#### Data entries:

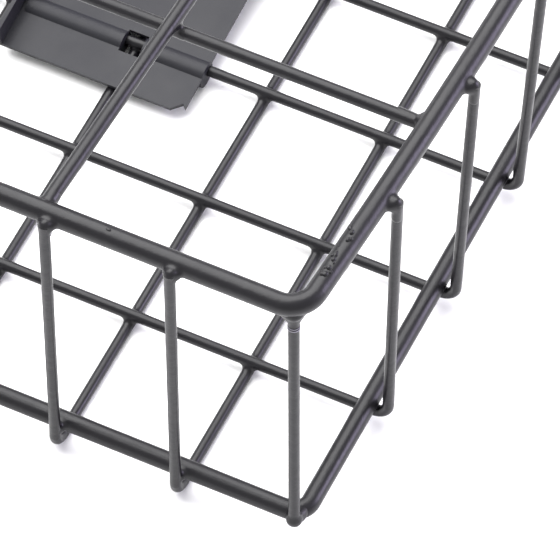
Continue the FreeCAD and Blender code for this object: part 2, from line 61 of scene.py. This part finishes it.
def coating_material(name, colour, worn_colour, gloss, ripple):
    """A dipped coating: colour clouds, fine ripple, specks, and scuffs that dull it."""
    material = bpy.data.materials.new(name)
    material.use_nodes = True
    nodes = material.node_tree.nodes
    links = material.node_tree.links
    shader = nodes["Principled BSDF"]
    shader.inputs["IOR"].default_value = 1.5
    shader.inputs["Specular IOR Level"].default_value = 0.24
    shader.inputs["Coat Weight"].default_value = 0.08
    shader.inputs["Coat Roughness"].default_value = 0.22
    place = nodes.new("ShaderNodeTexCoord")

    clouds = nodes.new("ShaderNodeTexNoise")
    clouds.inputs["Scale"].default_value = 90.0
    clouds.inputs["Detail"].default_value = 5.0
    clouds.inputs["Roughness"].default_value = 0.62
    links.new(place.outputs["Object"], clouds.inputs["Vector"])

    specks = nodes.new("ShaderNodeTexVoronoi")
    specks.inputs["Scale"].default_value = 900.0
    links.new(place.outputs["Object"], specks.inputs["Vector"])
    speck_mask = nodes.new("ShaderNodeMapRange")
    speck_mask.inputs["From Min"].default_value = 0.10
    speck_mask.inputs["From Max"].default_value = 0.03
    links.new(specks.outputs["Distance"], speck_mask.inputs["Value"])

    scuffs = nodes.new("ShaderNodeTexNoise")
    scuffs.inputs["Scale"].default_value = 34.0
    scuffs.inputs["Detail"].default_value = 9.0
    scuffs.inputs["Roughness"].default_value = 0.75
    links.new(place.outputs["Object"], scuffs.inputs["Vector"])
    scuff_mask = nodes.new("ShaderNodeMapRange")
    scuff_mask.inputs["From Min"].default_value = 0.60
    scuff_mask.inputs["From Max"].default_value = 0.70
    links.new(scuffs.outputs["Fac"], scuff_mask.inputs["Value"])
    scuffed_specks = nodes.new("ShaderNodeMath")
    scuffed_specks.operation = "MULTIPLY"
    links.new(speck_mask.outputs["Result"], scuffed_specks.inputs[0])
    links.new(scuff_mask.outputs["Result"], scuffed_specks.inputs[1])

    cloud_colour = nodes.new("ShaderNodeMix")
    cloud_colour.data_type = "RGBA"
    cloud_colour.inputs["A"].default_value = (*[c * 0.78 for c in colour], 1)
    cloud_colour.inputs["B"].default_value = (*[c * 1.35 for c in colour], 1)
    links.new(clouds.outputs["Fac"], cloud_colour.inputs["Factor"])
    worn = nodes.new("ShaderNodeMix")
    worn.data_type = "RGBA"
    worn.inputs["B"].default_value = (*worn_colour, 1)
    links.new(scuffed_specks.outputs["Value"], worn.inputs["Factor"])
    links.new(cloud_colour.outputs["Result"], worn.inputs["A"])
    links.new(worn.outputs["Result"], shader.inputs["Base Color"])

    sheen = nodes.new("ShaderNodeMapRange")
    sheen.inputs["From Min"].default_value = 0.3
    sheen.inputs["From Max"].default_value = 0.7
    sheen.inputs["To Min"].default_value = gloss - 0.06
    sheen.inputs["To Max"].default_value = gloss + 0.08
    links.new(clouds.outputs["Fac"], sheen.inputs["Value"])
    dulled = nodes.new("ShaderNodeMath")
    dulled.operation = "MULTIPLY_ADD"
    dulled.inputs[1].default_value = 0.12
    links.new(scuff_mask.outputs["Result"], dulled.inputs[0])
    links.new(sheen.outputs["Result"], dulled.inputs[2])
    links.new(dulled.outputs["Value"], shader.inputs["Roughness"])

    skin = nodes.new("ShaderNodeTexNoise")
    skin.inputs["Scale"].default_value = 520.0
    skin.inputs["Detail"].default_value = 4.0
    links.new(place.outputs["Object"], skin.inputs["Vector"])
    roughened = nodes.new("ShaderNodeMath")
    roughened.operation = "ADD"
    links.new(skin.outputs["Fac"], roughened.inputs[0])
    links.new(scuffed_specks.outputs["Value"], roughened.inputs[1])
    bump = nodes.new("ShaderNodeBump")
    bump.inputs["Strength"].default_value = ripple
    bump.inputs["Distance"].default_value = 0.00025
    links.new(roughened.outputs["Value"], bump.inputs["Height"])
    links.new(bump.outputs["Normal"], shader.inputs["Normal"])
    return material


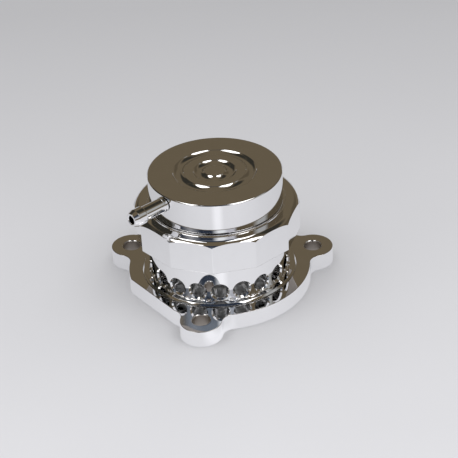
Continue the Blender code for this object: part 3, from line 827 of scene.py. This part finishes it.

#### Directions for this task:
Write out every line of the listing that holds the word "part".

#### Task output:
Continue the FreeCAD and Blender code for this object: part 2, from line 61 of scene.py. This part finishes it.
Continue the Blender code for this object: part 3, from line 827 of scene.py. This part finishes it.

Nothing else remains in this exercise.